**Problem requirements**
Output, word for word, every line from the start of the listing down to and including the line that contains "stem's core, a"; include nothing else.

>> Begin Raw data

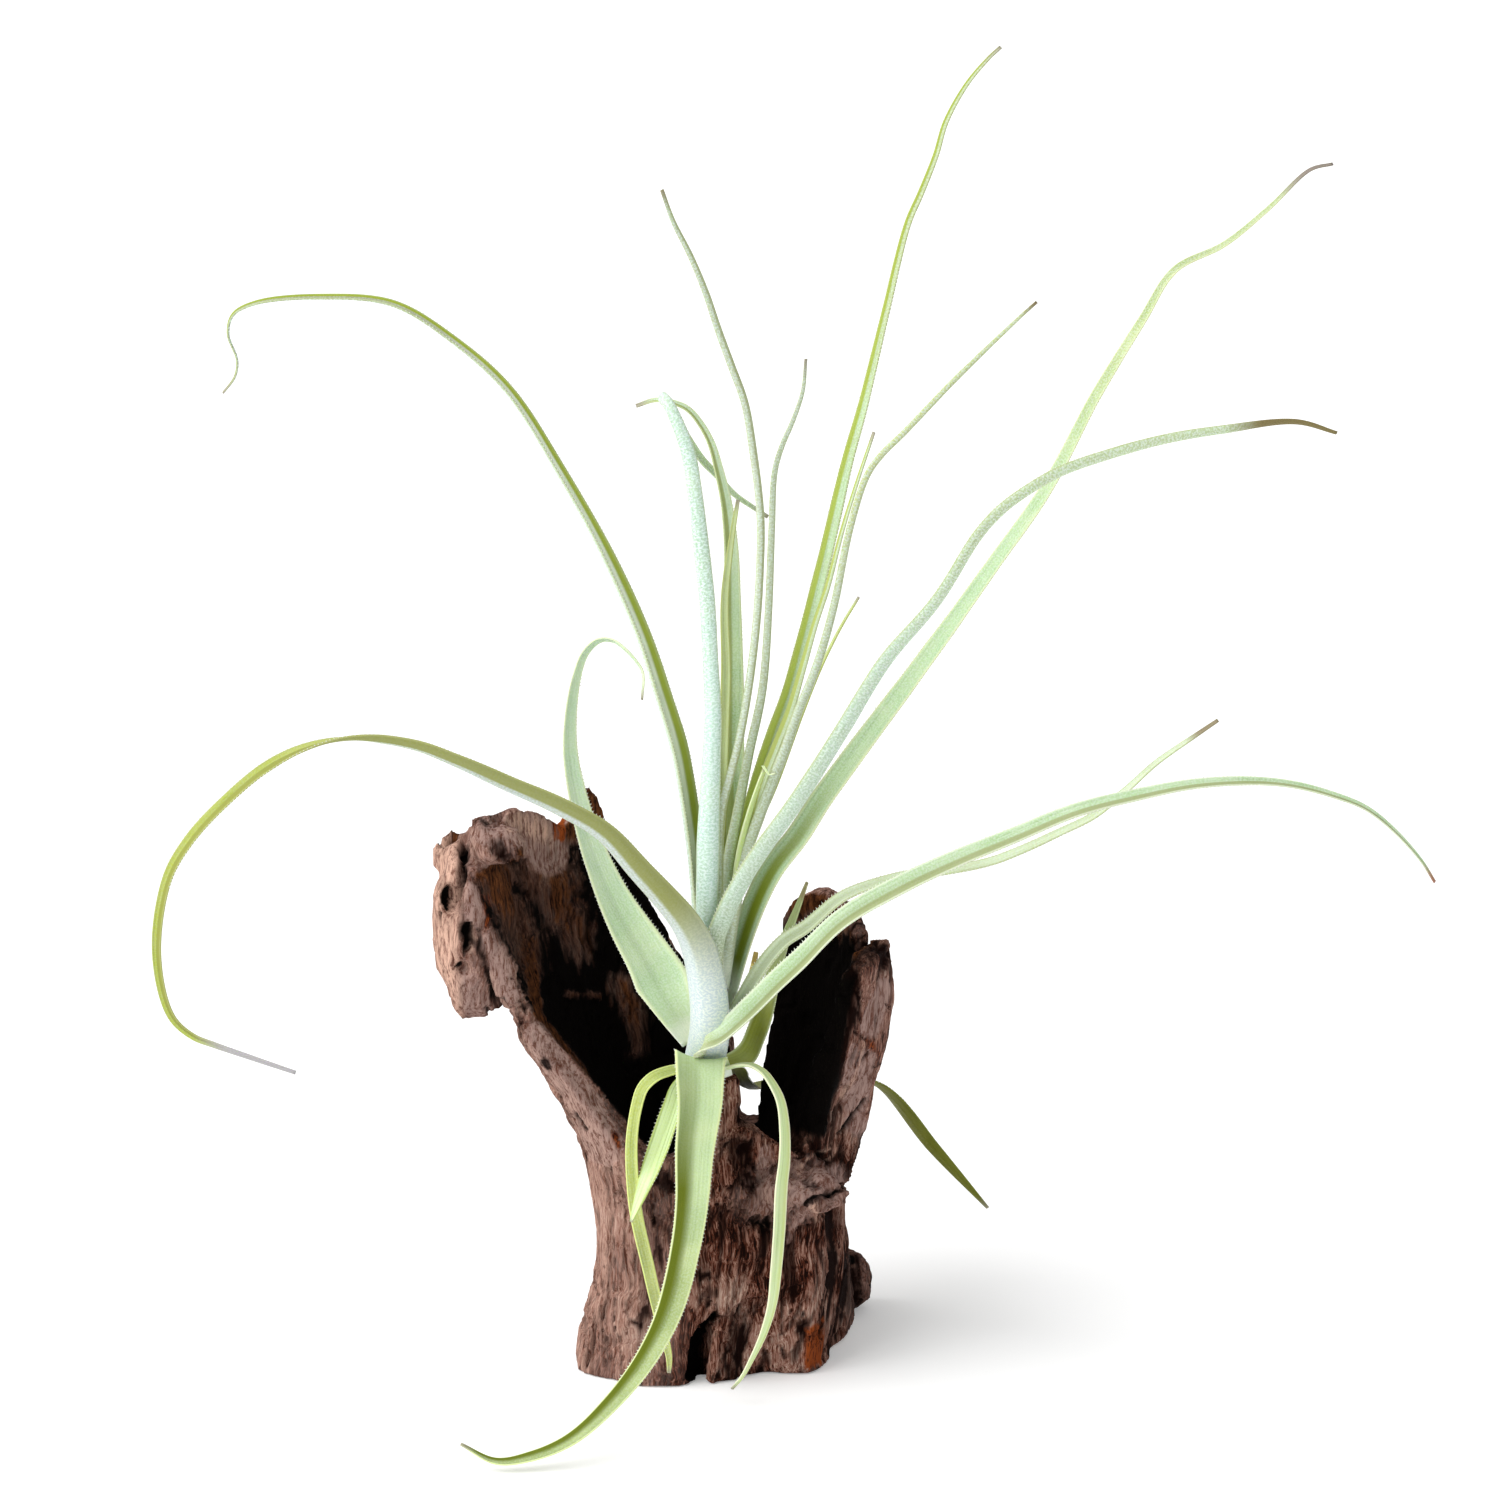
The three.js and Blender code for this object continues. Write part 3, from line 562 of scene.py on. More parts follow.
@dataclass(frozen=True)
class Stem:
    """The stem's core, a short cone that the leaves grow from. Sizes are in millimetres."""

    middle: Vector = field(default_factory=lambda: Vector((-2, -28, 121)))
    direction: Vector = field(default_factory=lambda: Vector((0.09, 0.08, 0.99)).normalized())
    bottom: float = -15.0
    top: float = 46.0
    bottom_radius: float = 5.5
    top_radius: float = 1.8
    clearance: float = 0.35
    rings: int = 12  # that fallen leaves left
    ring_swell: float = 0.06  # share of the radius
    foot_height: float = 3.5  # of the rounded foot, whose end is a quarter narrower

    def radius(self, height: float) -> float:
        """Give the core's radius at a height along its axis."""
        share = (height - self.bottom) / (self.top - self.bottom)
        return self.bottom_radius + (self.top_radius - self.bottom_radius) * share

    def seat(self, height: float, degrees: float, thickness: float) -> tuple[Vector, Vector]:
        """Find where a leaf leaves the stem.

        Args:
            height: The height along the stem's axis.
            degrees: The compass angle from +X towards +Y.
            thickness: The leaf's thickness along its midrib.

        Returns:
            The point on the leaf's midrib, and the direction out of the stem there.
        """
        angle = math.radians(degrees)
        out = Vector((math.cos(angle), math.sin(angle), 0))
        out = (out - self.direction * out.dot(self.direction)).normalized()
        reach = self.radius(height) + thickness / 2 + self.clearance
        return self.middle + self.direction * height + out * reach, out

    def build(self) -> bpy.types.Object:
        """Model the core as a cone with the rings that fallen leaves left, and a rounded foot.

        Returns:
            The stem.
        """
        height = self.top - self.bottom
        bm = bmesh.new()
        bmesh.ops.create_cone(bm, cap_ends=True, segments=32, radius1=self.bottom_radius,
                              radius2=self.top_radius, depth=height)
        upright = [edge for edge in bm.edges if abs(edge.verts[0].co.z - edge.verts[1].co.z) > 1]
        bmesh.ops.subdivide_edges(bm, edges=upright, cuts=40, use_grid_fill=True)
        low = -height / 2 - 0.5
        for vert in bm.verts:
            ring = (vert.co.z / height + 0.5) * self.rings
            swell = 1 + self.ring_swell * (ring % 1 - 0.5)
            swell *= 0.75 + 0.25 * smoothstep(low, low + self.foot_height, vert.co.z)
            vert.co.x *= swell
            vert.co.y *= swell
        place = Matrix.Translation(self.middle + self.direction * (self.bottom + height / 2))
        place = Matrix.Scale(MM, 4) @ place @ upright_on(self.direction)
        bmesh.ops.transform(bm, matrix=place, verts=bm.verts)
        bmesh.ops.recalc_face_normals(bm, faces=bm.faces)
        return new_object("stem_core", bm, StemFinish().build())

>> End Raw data

**Exercise answer**
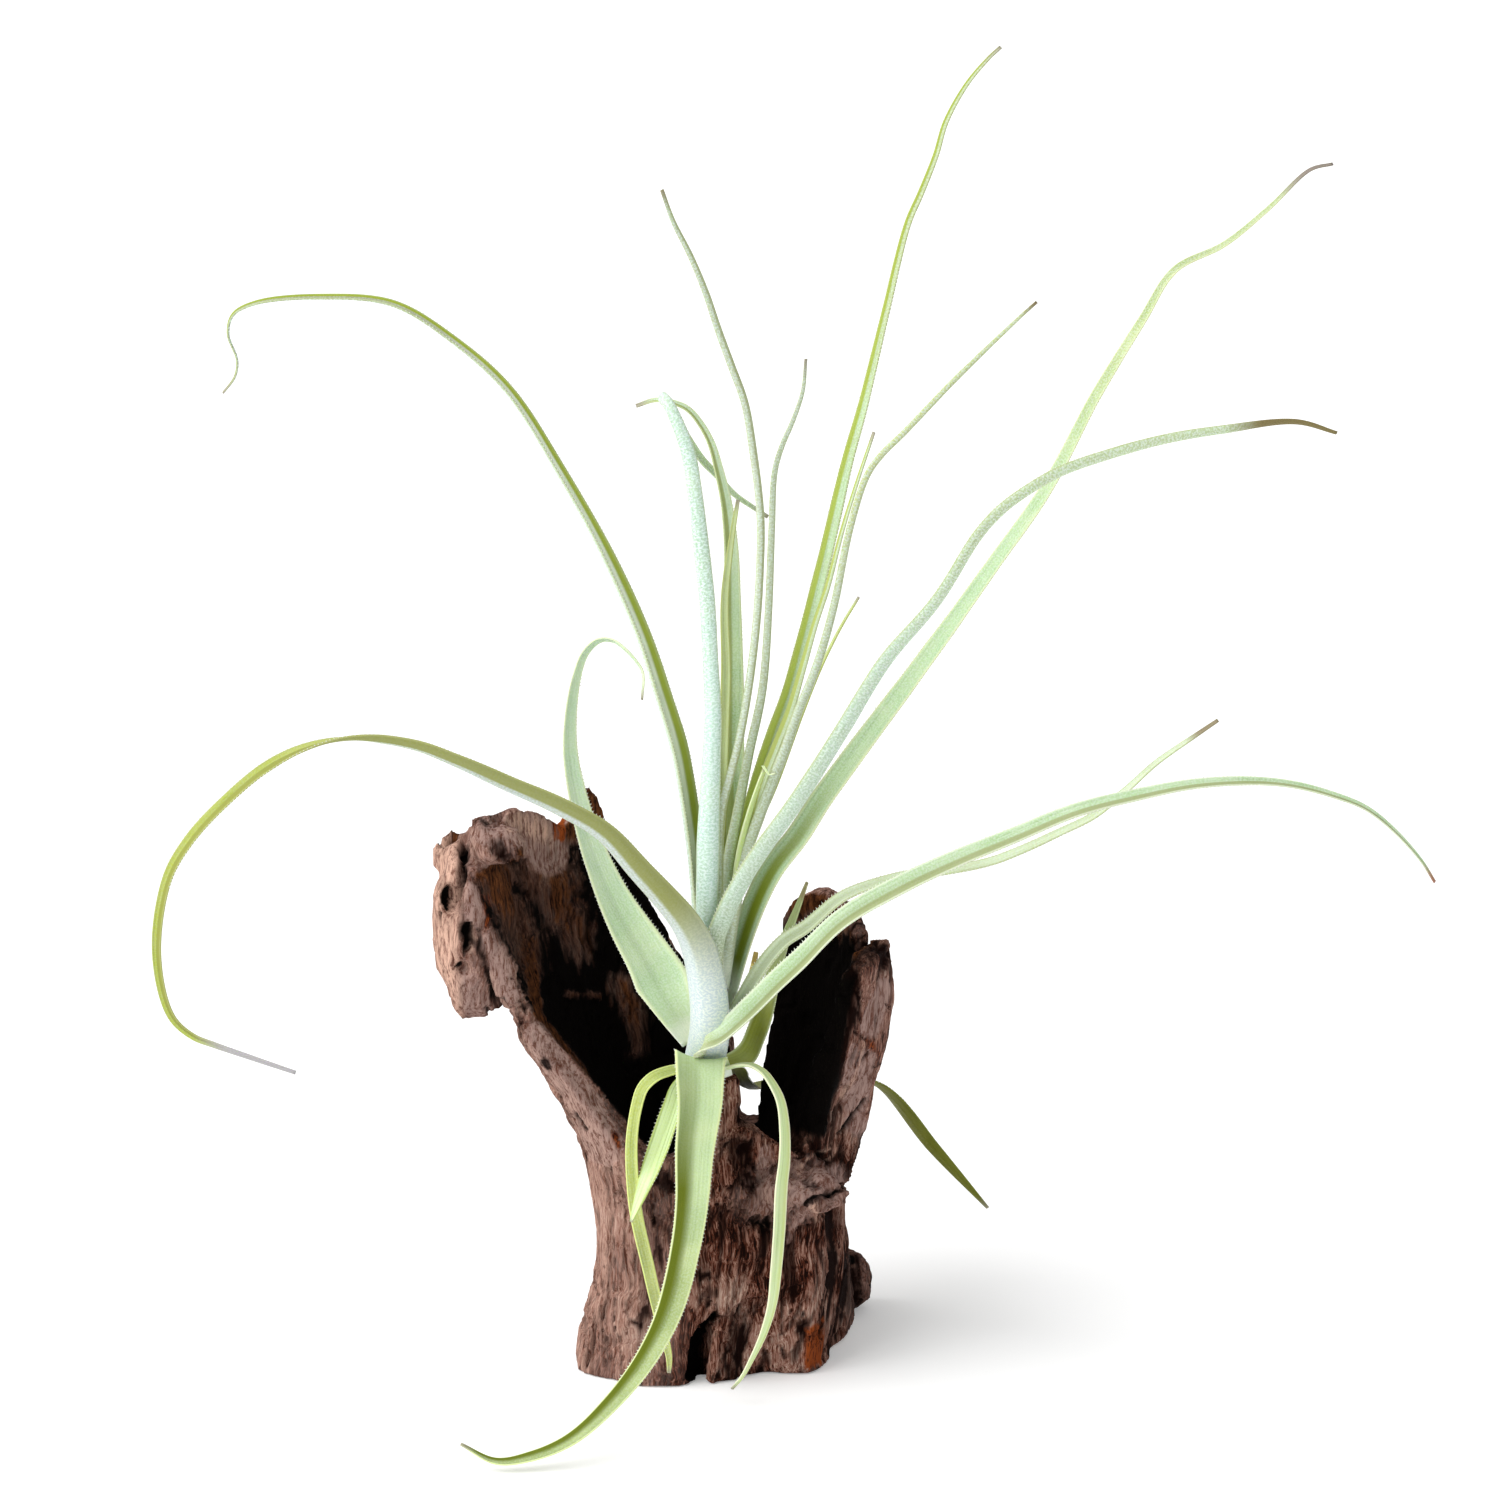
The three.js and Blender code for this object continues. Write part 3, from line 562 of scene.py on. More parts follow.
@dataclass(frozen=True)
class Stem:
    """The stem's core, a short cone that the leaves grow from. Sizes are in millimetres."""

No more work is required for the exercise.